An interesting early case, in 1911 legal jargon was a bit different:
There were many claims but these two seemed most appropriate for the point that once accepted a plat is irrevocable and it does not matter what is done with or to the land it endures whether used or not just waiting for a proper use. In those days the developer opened the streets not the county commission. Once accepted by user or acts of the county the public rights can be enforced for the public. Adverse possession is not possible.
6th. Your orator would further show unto your Honor, that the said lines marked and indicated upon said map as said Hill, Line, Bay and Sweetbriar Streets, have never in fact, been dedicated as streets; that said lines indicated as streets have never been accepted by the defendant city of Gainesville, as streets -- that said lines so indicating streets, have never been used by the public or the city of Gainesville, defendant herein, as streets; that the same have always ben owned, used, occupied [***6] enjoyed and possessed [**782] by the owners of the lots of the said Hill & Lassiter Addition, for their own convenience and pleasure.
13th.
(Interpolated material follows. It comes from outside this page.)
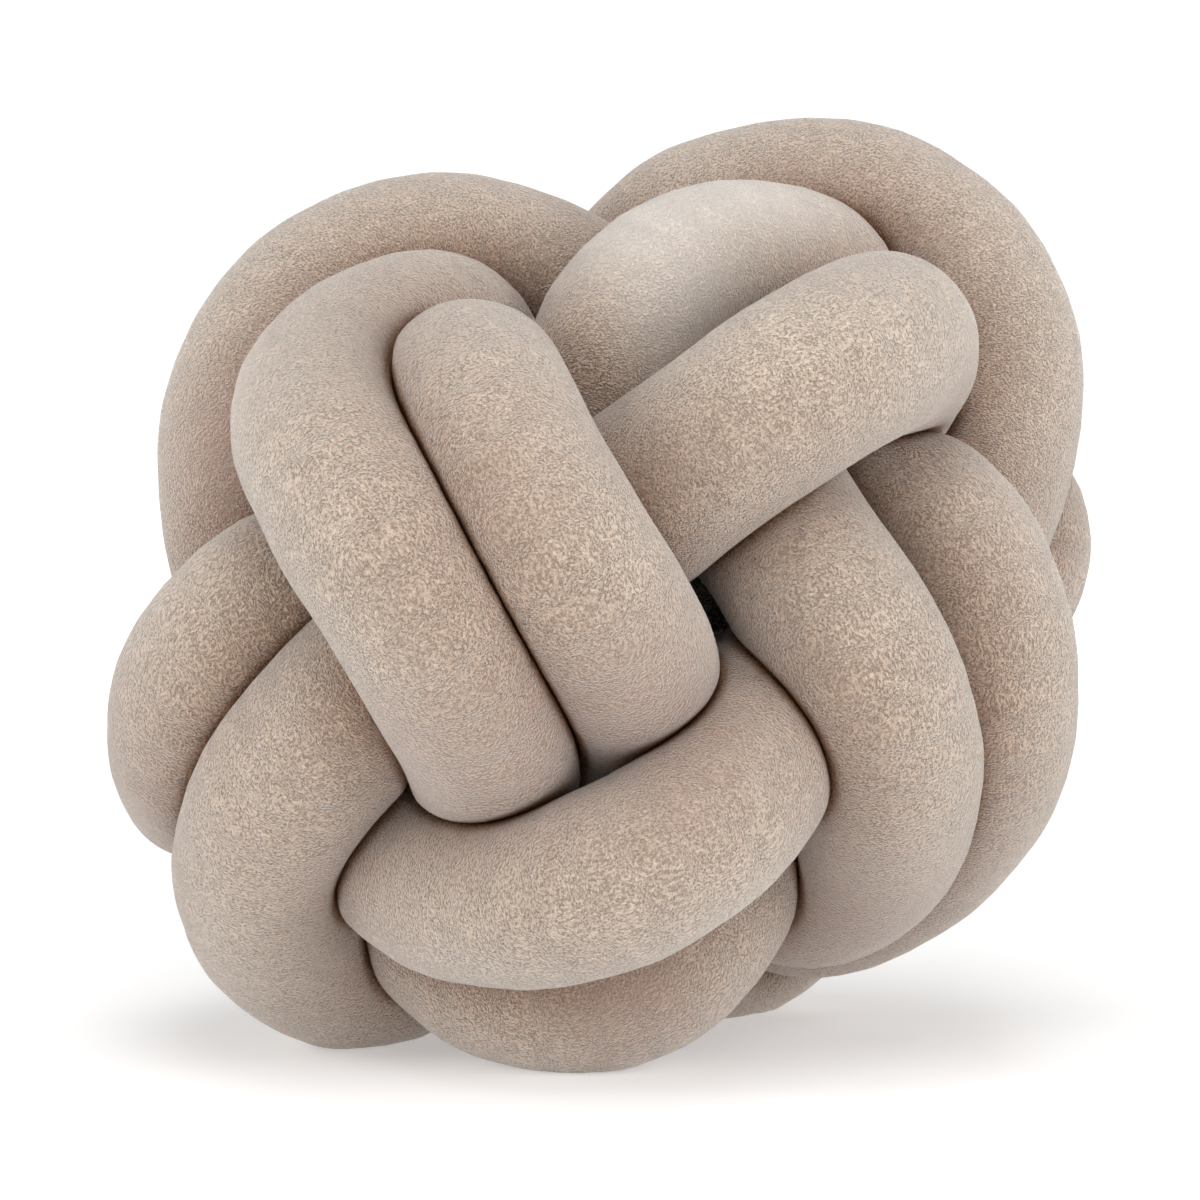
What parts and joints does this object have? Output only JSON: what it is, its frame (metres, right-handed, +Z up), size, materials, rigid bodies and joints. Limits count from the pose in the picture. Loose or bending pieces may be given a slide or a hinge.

Your orator would [***12] further show, that the said city of Gainesville, as aforesaid, has never accepted said pretended streets, or recognized the same in any way, either by any official declaration of its municipal body, or by the use of same by the public, and the same are of no interest, or no benefit whatever to the defendant city, or the public, as they simply enter into and extend out of the entire property of your orator.
THE COURT RULING
CITY OF GAINESVILLE V. THOMAS SUPREME COURT OF FLORIDA, Division A
61 Fla. 538; 54 So. 780; 1911 Fla. LEXIS 493 January 1911
The complainant can acquire no equity by the expenditure of money in beautifying the premises. Before making the expenditure, it was open to him, as well as the city, to inquire into the title to these streets, and property dedicated for a public highway does not become private property because an individual may from his viewpoint, deem it to the best interest to the public, to so divest it, however laudable the motive may be.
We do not understand that the city threatens to do aught else than to keep open as public streets, property theretofore dedicated for that purpose which is now accepted. It has done no affirmative act, which under any reasonable application of the doctrine of equitable estoppel as applied to a municipality, destroys its positive duty to keep open the thoroughfares which it accepts, to the full enjoyment of the general public.
The complainant seeks the aid of a court of equity to protect him in his encroachment upon a public right, he fails to show in himself title to these "streets" and the demurrer should have been sustained.
IT APPEARS THAT REPLACEMENT OF THE WORD MUNICIPALITY WITH COUNTY OR CITY IS ALLOWED UNDER THE LAW. THIS RULING THOUGH ENHANCED BY LATER CASES HAS NOT BEEN WITHDRAWN OR OVERTURNED.
BERTHA K. SMITH, Plaintiff in Error, v. C. L. HORN, Defendant in Error SUPREME COURT OF FLORIDA 70 Fla. 484; 70 So. 435; 1915 Fla. LEXIS 292 December 10, 1915
When Miami Bank, Sterling's predecessor in title, dedicated the platted roads "to the perpetual use of the public for proper purposes," it explicitly reserved to itself any reversionary interest, as against the public. Thereafter, all the lots in the plat were sold; and the deeds described the lots by reference to the plat. Because there was no mention of any reversionary interest in these transactions, the present case falls under the rule stated in Smith v. Horn [**11] , 70 Fla. 484, 70 So. 435, 436 (1915):
Where the owner of land has it surveyed, mapped, and platted, showing subdivisions thereof, with spaces for intervening streets or other highways between the subdivisions clearly indicated upon the map or plat, and conveyances in fee of the subdivisions are made with reference to such map or plat, the owner thereby evinces an intention to dedicate an easement in the streets or other highways to the public use as such, the title to the land under the street remaining in the owner or his grantees; and, where such conveyances are made with reference to the map or plat, the dedication of the easement for street purposes cannot be subsequently revoked as against the grantees, and the title of the grantees of subdivisions abutting on such streets, in the absence of a contrary showing, extends to the center of such highway, subject to the public easement. And, where the highway is lawfully surrendered, the then holder of the title to abutting property and to the center of the street has the property relieved of the public easement.
Many Rulings have Passed By Since: They all deal with extensions or clarifications of the early laws and rulings.
To interpret old plats the laws before Jun 11, 1925 must be understood Number: AGO 78-88 is the Florida Attorney General’s Opinion that says so.